View Submission - CMStatistics

B1041
**Title: **Bounding the width of neural networks via coupled initialization
**Authors: **Simon Omlor - TU Dortmund (Germany) **[presenting]**

**Abstract: **Two-layer ReLU neural networks with cross-entropy or squared loss can be seen as logistic resp. $l_2$ regression in the infinite-dimensional Neural Tangent Kernel (NTK) space when the number of neurons in the hidden layer is infinite. A common method in training such networks is to initialize all weights to be independent Gaussian vectors. We observe that by instead initializing the weights into independent pairs, where each pair consists of two identical Gaussian vectors, we can significantly improve the analysis for convergence to zero training error.
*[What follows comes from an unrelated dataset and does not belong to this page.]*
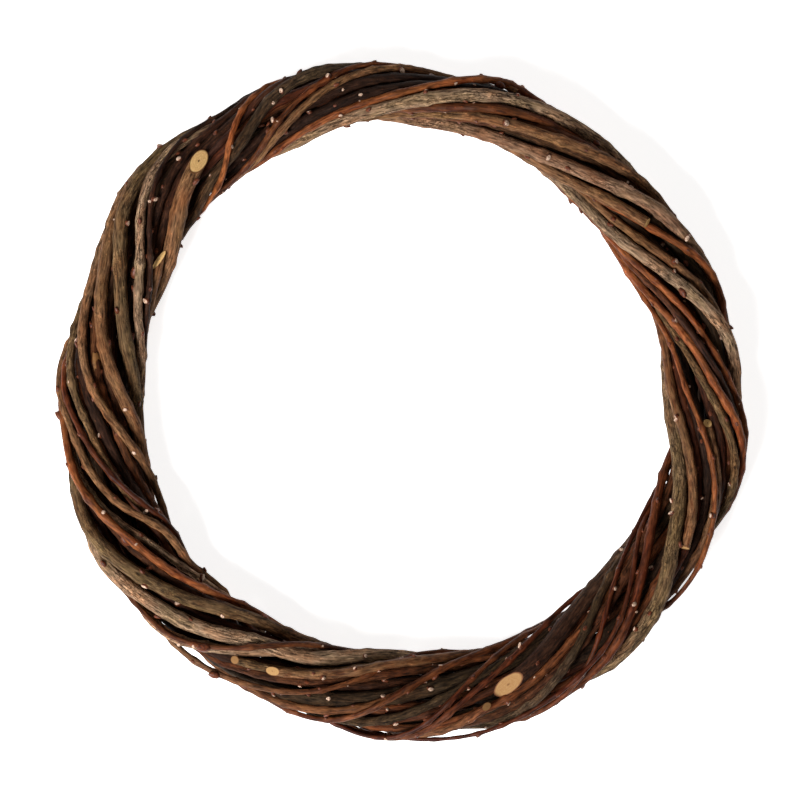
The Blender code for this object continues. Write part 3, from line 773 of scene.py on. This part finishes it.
def swept(tree, given):
    """A circle swept along the route, what is kept of the route, and the turn round the rod."""
    curve = node(tree, "GeometryNodeMeshToCurve", {"Mesh": given["Route"]}).outputs[0]
    middle = node(tree, "GeometryNodeInputPosition").outputs[0]
    way = node(tree, "GeometryNodeInputTangent").outputs[0]
    line = kept(tree, curve, "VECTOR", {"middle": middle, "way": way})
    circle = node(tree, "GeometryNodeCurvePrimitiveCircle", {"Resolution": given["Sides"], "Radius": 1.0})
    index = node(tree, "GeometryNodeSplineParameter").outputs["Index"]
    turn = product(tree, math_node(tree, "DIVIDE", index, given["Sides"]), 2 * math.pi)
    profile = kept(tree, circle.outputs[0], "FLOAT", {"turn": turn})
    sweep = {"Curve": line["Geometry"], "Profile Curve": profile["Geometry"], "Fill Caps": True}
    sweep["Scale"] = product(tree, stored(tree, "half_width"), stored(tree, "spread"))
    return node(tree, "GeometryNodeCurveToMesh", sweep).outputs[0], line, profile["turn"]


def with_places(tree, tube, turn):
    """Stores every point's place on the bark and its place on a cut face."""
    unit = {0: math_node(tree, "COSINE", turn), 1: math_node(tree, "SINE", turn)}
    unit = node(tree, "ShaderNodeCombineXYZ", unit).outputs[0]
    along = node(tree, "ShaderNodeCombineXYZ", {2: stored(tree, "along")}).outputs[0]
    bark_place = vector_node(tree, "ADD", times(tree, unit, stored(tree, "half_width")), along)
    cut_place = times(tree, unit, stored(tree, "spread"))
    for label, value in (("bark_place", bark_place), ("cut_place", cut_place)):
        keeping = {"Geometry": tube, "Name": label, "Value": value}
        tube = node(tree, "GeometryNodeStoreNamedAttribute", keeping, data_type="FLOAT_VECTOR").outputs[0]
    return tube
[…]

Specifically, our technique allows reducing the number of hidden neurons required by the network, which corresponds to a dimensionality reduction for the NTK. In the under-parameterized setting with logistic loss, we improve previous width bounds from roughly $\gamma^{-8}$ to $\gamma^{-2}$, where $\gamma$ denotes the separation margin in the NTK space. We also present new lower bounds that corroborate the tightness of our analysis. Similar techniques also improve previous width bounds in the over-parameterized setting with squared loss from roughly $n^4$ to $n^2$.